Morgan Tolley, who comes from a long line of watermen but has abandoned the profession himself, decided to sell his late father’s home in Wingate, a village on the southeastern side of the county. After his father died in 2015, he sold it to a Washington resident seeking a second home.

He still owns the Meredith & Meredith Seafood Co. crab processing house his family began operating in Toddville a century ago, which is listed in a Maryland Historical Trust inventory of historic properties. But he has no expectation it will be put to use again, or that anyone would want to buy property in that part of the county anymore.

“It’s just a place where watermen tie their boats up,” Tolley said. “There’s not any buying and selling going on there anymore.”

For it and many other historic and cultural resources, preservation may not be a viable option at all.

In some cases, a building may have to be altered so much to prevent flood damage it would lose its historical integrity, said Elizabeth Hughes, director of the Maryland Historical Trust. That was the trust’s determination recently when a group developing a waterfront park in Cambridge sought to move an old church that sits by a graveyard outside Vienna, some 15 miles to the southeast. The trust denied a request for a grant to cover the relocation costs.

“If you have to raise a structure to such an extent it … can no longer be understood in its historical context, you have to question to what extent are we reducing harm versus causing harm?” Hughes said.

But then there are residents and preservationists like Midge Ingersoll, who dreams of moving and recreating entire villages to protect the county’s heritage, including those of Native Americans, slaves and free Black people, and watermen. Ingersoll, who lives in a 1740s-era home that was raised 4 feet in 2000, said she hopes to see a balance between preservation and adaptation as more historic structures are threatened.

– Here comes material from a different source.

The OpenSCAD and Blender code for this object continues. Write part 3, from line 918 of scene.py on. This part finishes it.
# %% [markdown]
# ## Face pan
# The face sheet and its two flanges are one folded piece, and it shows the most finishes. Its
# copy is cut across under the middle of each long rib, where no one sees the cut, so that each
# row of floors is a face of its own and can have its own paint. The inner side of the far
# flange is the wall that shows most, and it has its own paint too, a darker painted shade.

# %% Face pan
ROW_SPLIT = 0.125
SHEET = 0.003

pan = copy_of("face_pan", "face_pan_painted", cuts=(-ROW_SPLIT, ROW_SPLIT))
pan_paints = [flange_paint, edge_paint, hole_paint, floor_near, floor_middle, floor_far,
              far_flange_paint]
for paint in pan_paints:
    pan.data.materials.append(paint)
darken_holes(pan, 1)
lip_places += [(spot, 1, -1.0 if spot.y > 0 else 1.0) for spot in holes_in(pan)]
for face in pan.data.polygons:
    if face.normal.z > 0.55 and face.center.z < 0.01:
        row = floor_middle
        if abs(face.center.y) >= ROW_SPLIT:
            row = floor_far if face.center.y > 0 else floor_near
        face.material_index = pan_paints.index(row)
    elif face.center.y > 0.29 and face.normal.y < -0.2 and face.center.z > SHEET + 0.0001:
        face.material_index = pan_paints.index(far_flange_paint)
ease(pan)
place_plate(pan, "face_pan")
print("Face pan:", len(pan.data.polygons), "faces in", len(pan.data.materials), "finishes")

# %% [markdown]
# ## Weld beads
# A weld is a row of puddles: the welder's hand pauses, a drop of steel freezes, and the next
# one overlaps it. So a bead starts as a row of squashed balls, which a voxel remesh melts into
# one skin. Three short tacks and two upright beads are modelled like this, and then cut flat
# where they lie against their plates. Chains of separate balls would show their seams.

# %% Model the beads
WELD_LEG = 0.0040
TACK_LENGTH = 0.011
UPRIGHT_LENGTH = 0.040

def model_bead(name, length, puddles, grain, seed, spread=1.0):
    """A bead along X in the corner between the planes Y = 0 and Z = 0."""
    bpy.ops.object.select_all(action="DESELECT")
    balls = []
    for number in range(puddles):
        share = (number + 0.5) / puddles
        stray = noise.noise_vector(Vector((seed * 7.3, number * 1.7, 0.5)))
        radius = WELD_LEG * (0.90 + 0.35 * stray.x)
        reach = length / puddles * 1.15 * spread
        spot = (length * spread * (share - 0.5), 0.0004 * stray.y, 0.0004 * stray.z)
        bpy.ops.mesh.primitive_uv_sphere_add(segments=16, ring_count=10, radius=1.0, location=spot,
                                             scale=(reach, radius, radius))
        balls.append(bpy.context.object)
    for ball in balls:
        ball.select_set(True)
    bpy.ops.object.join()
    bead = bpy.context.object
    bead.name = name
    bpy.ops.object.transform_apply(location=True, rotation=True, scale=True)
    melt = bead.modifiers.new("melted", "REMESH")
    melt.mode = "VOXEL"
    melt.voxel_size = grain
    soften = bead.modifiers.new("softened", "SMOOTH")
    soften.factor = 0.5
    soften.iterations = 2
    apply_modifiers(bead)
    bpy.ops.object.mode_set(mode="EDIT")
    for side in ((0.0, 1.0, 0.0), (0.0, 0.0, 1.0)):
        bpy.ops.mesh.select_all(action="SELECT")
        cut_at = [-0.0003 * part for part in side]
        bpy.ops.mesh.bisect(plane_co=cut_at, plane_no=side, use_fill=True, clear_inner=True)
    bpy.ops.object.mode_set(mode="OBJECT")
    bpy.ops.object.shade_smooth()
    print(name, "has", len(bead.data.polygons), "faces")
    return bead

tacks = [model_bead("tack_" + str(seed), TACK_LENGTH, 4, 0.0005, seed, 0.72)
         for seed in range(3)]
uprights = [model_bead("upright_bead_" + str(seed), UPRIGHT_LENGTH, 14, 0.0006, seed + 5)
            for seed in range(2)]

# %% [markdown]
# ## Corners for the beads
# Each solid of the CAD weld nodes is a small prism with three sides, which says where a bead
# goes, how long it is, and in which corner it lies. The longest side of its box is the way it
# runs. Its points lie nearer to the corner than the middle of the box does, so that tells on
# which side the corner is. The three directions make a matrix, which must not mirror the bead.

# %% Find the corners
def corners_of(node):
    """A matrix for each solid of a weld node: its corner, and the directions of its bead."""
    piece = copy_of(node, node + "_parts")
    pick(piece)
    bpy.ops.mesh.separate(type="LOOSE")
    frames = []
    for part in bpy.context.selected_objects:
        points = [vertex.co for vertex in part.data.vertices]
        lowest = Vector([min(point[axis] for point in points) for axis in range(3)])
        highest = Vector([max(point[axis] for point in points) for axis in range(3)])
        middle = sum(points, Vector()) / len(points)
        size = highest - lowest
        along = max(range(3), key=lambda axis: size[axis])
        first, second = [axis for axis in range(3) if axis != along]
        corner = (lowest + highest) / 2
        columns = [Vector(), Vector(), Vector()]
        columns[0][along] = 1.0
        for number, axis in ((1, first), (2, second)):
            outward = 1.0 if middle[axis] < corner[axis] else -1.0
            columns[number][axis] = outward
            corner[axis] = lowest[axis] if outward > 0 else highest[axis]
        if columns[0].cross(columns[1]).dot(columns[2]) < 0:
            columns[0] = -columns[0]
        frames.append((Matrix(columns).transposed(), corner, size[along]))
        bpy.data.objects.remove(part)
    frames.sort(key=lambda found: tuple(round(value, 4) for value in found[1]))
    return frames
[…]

As for McQuitty and Blake:

McQuitty is among those residents pushing for resilience. He and others on lower Hoopers Island applied for a grant to explore ways to prevent the community from becoming the latest in a history of disappearing Chesapeake islands. The group is poised to receive $55,000 from the National Oceanic and Atmospheric Administration later this year. It plans to study ways to slow erosion, and estimate potential costs.

“I think it’s worth saving,” McQuitty said.

But Blake says it’s a matter of when, not if, her home floods again. She doesn’t think she’d be able to sell the simple two-story cottage. Skyrocketing flood insurance rates are already making home sales tricky along such vulnerable shoreline.

She thought she found a solution in 2018, negotiating a government buyout that would allow her family to start over elsewhere, but that deal fell apart.

Now, Blake figures her only option to escape her worries is also the worst-case scenario for an area where scars from Hurricane Isabel remain.